The paper presents evidence from field experiments in the UK which shows that the plant-available potassium (exchangeable K) status of a soil has a considerable influence on the uptake of nitrogen (N) by crops. Yield response to applied fertilizer N is decreased when the exchangeable K content of a soil is below a critical target level. This response by a crop to one nutrient being dependent on an adequate supply of another nutrient is known as an interaction between the two nutrients. Where such interactions occur there is no point in saving on one fertilizer input if this affects an important aspect of crop growth which limits the effect of another fertilizer input. And if N is used inefficiently not only is this a financial cost to the grower but there is also the risk that any excess unused fertilizer N lost from the soil can have undesired adverse effects on the environment.
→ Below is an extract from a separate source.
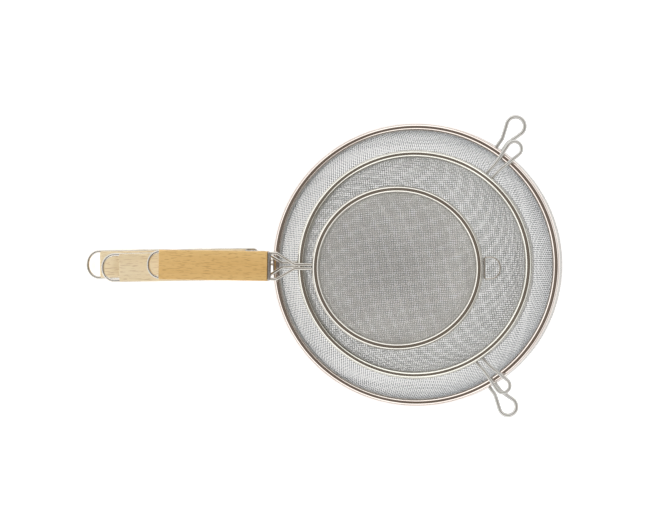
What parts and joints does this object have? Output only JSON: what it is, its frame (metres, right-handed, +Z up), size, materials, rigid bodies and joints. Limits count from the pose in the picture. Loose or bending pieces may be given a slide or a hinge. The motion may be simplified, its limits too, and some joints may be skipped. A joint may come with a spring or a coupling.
{
  "type": "nesting strainer set",
  "caption": "Nesting round fine-mesh strainers with rolled steel rims, wire-framed beech grips, hanging loops and wire rests that sit on a pot's edge",
  "frame": {"origin": "middle of the underside of the whole nested set's bounding box", "axes": "+X from the handles to the far side of the rims, +Y to the left seen from the handles, +Z up out of the bowls"},
  "size_m": [0.3402, 0.2136, 0.1032],
  "materials": {
    "polished_band": "polished stainless strip rolled over the mesh's edge",
    "hoop_wire": "drawn stainless wire, hidden in the rolled edge",
    "woven_mesh": "plain-woven fine stainless wire",
    "frame_wire": "bright drawn stainless wire",
    "rest_wire": "bright drawn stainless wire, spot welded",
    "plate": "thin stainless sheet",
    "large_beech": "pale beech, sanded, unvarnished",
    "medium_beech": "pale beech, sanded, unvarnished",
    "small_beech": "oiled orange-tan beech, sanded"
  },
  "bodies": {
    "large_strainer": {"large_rim_band": "polished_band", "large_rim_hoop": "hoop_wire", "large_mesh_bowl": "woven_mesh", "large_handle_frame": "frame_wire", "large_grip": "large_beech", "large_end_plate": "plate", "large_ear_left": "rest_wire", "large_ear_right": "rest_wire"},
    "medium_strainer": {"medium_rim_band": "polished_band", "medium_rim_hoop": "hoop_wire", "medium_mesh_bowl": "woven_mesh", "medium_handle_frame": "frame_wire", "medium_grip": "medium_beech", "medium_end_plate": "plate", "medium_ear_left": "rest_wire", "medium_ear_right": "rest_wire"},
    "small_strainer": {"small_rim_band": "polished_band", "small_rim_hoop": "hoop_wire", "small_mesh_bowl": "woven_mesh", "small_handle_frame": "frame_wire", "small_grip": "small_beech", "small_end_plate": "plate", "small_rest_ring": "rest_wire"}
  },
  "joints": [
    {"name": "medium_lift", "type": "slide", "parent": "large_strainer", "child": "medium_strainer", "axis": [0, 0, 1], "range_m": [0, 0.15]},
    {"name": "small_lift", "type": "slide", "parent": "medium_strainer", "child": "small_strainer", "axis": [0, 0, 1], "range_m": [0, 0.12]}
  ]
}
The interactions between N and K on crop growth and yield that are seen at the agronomic level can be explained by their effects and interactions on the growth processes within the plant at the tissue and individual cell levels. Knowing how these interactions within the plant control its growth makes it easier to understand why it is important to have sufficient exchangeable K in the soil. Maintaining an adequate level of soil potassium over the long term is important because on potassium deficient soils it is difficult to distribute fresh potash fertilizer sufficiently evenly throughout the rooting zone in the season it is applied for the roots to access enough potassium to produce optimum yields.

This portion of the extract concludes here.